WHAT IS BEING ASKED. How many lines hold the string "with"? Give only the number.
***** EXERCISE MATERIALS
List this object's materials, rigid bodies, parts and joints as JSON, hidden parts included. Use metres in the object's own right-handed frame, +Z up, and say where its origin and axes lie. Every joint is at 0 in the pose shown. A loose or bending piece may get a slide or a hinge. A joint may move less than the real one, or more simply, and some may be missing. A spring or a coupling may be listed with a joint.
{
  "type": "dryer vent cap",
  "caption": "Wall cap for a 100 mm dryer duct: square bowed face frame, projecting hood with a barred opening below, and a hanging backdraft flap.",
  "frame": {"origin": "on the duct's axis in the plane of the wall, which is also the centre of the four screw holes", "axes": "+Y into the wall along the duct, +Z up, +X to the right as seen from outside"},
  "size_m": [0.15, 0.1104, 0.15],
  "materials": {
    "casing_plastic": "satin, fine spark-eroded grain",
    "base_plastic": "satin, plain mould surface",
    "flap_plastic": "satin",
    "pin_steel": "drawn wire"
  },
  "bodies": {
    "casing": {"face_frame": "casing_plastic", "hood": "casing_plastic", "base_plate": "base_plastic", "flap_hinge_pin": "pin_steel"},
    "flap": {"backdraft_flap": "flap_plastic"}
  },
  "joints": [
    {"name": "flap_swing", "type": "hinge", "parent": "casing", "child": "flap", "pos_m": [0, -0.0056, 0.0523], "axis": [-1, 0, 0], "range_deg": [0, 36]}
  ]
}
**********
***** EXERCISE MATERIALS
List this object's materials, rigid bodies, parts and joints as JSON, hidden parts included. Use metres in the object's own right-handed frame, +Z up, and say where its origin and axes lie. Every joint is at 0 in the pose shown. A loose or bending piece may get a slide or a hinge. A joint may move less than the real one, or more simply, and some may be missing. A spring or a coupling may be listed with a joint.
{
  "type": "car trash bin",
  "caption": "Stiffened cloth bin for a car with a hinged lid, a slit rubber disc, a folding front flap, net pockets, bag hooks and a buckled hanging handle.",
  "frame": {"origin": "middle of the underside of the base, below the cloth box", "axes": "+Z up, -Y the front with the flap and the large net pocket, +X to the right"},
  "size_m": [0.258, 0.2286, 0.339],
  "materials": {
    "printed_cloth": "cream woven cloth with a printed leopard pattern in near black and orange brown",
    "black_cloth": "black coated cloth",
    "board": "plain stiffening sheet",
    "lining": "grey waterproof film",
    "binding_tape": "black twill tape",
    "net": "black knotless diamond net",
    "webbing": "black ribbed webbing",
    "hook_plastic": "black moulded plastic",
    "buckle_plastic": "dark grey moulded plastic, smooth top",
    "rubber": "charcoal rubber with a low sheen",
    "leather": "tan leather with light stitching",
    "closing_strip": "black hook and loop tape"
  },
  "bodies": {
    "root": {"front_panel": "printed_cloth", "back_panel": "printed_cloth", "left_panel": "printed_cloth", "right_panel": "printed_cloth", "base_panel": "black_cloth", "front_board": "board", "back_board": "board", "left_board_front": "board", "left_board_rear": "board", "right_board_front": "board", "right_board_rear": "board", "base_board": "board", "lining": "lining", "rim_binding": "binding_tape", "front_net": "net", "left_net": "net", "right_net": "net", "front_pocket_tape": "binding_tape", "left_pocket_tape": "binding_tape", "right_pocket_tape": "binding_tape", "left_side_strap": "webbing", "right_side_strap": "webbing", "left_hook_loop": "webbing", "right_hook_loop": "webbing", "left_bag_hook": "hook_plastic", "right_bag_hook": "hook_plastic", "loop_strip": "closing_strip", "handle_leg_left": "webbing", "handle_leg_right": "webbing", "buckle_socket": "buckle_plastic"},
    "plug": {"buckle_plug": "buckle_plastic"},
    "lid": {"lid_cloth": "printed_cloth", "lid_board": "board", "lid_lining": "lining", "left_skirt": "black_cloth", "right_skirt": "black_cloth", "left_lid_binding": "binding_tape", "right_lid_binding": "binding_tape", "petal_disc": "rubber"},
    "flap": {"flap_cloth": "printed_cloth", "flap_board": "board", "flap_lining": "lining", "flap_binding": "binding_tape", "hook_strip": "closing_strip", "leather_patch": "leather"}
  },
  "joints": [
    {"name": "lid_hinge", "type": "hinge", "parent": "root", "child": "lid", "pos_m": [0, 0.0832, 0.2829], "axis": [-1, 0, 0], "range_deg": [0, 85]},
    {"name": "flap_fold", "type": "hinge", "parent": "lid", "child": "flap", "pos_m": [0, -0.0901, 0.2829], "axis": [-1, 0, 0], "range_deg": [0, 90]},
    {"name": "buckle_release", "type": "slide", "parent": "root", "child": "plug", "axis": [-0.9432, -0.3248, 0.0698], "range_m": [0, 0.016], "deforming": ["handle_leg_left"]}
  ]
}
**********
***** EXERCISE MATERIALS
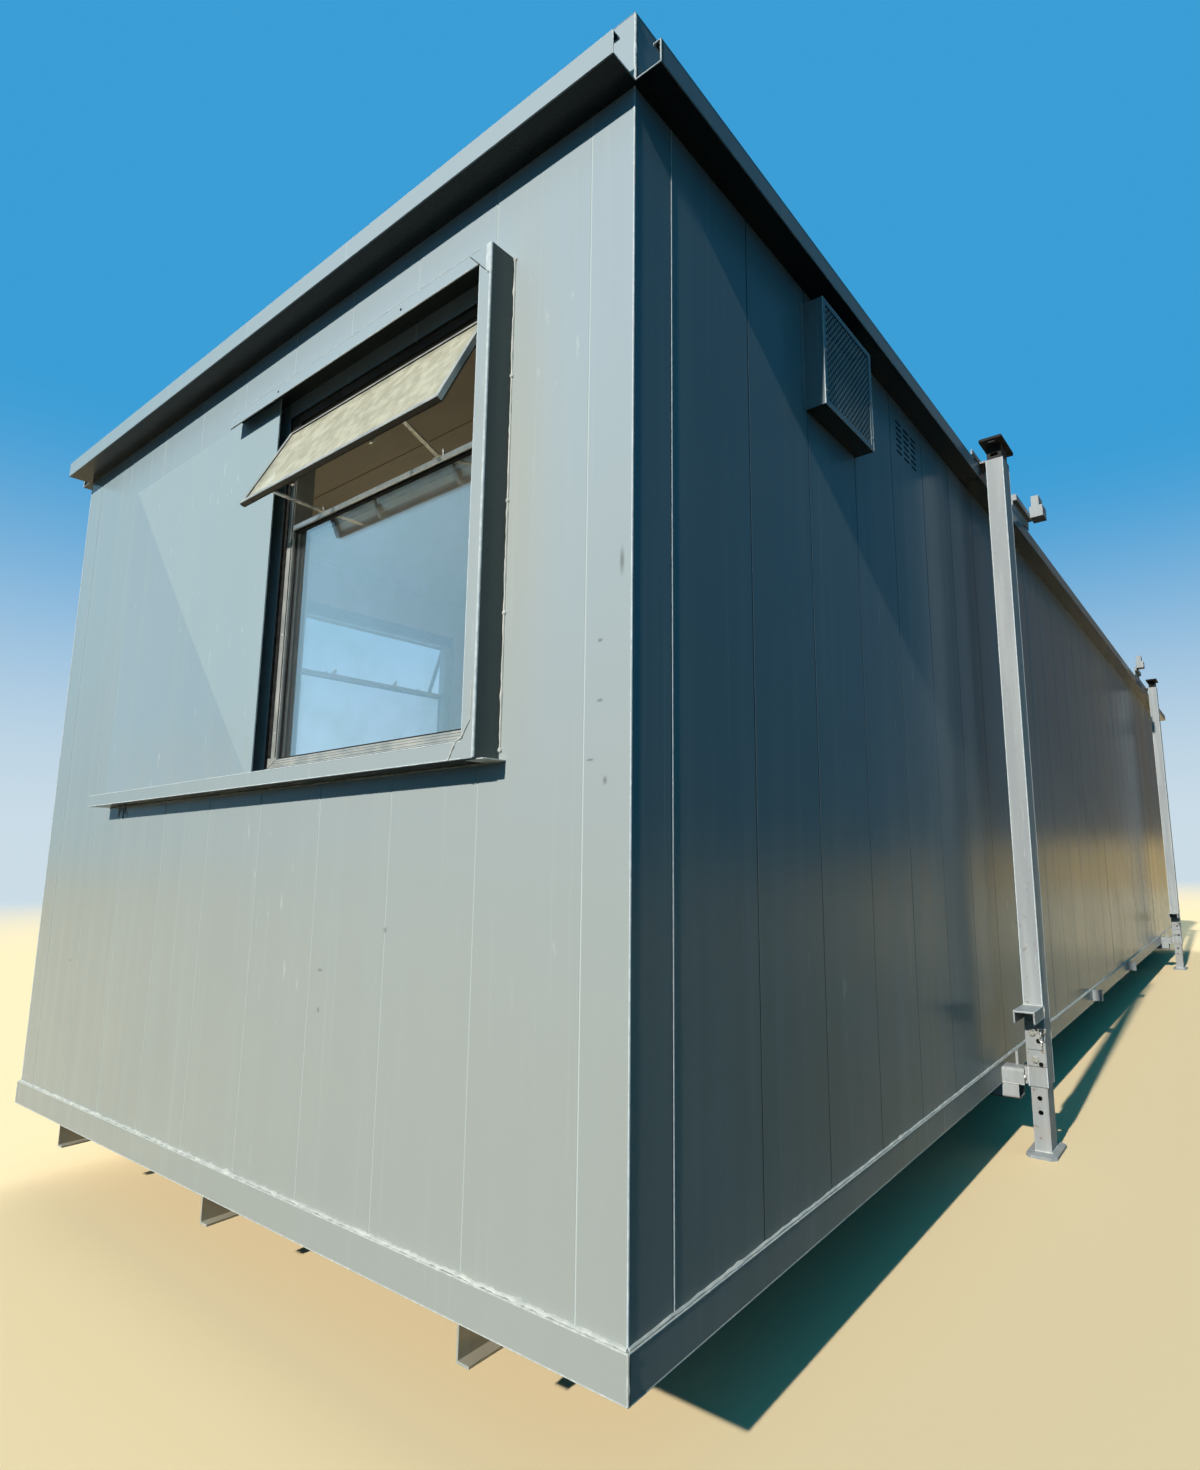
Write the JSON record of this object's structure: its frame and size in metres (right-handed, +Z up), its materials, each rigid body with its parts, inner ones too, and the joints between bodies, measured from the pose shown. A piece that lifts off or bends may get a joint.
**********
REPLY. 9